I know when I stay in London, I stay at the Park Plaza Sherlock Holmes (well, I can dream). One of the benefits of staying here: “Park Plaza Sherlock Holmes London has teamed up with Murder Mystery Events to offer regular evenings filled with interactive mystery & comedy entertainment!”
The Sherlock Holmes Public House and Restaurant in Westminster, City of London has the reproduction of Holmes’ study created for the Festival of Britain in 1951. “The study can be viewed from both the roof garden and the restaurant, with an entire wall of the study being glass plated to give commanding views from where you are eating.”
In The Musgrave Ritual, we learn that Holmes had rooms “just round the corner from the British Museum,” and he presumably had many reasons to visit the museum. Visitors today can see the Elgin Marbles from the Parthenon, the Rosetta Stone, the Sutton Hoo treasures and fragments from one of the Seven Wonders of the World. And admission is free.
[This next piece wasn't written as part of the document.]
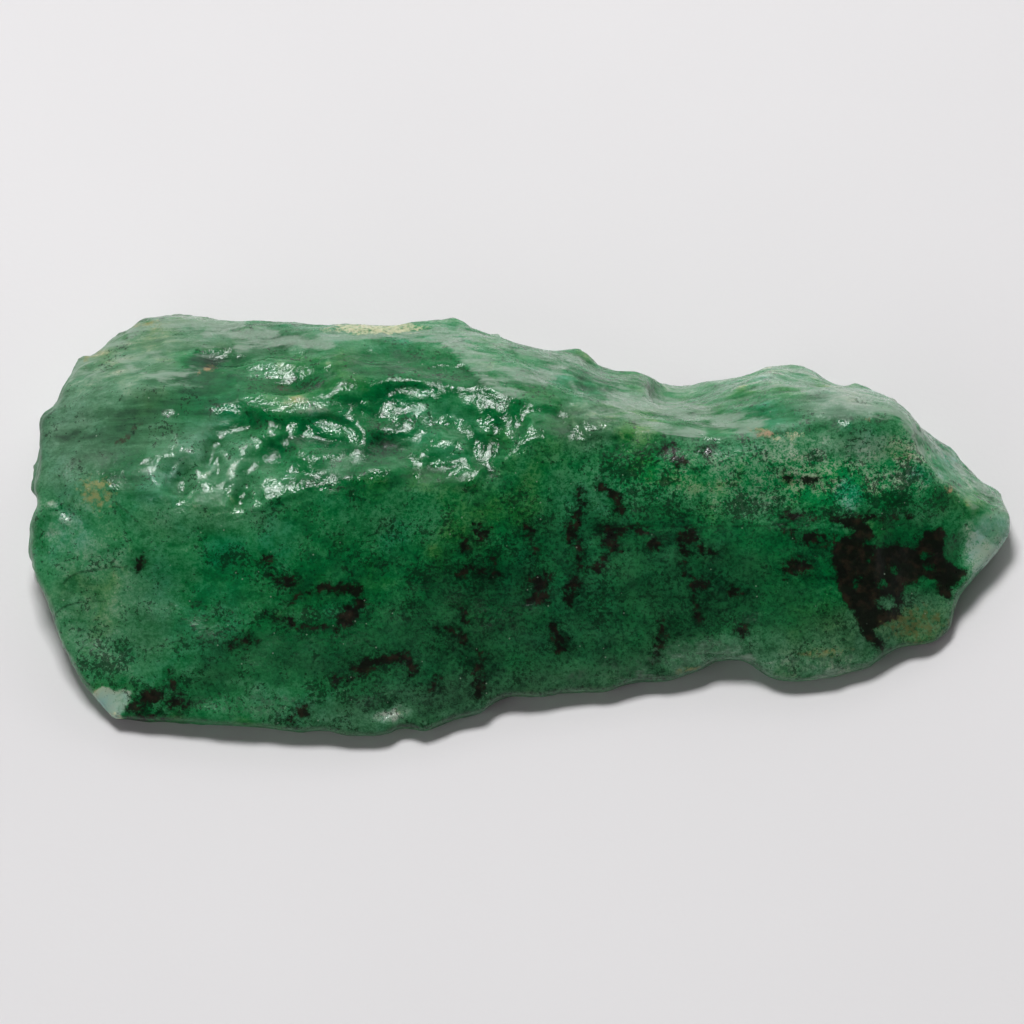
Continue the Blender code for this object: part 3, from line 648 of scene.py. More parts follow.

Someone once asked me what was at the Victoria & Albert Museum and all I could say was “stuff.” The website says: “V&A South Kensington is the world's greatest museum of art and design, with collections unrivalled in their scope and diversity. Discover 3000 years’ worth of amazing artefacts from many of the world’s richest cultures including ceramics, furniture, fashion, glass, jewellery, metalwork, photographs, sculpture, textiles and paintings.” I should have said “cool stuff” or “lot’s of stuff.” It’s also free.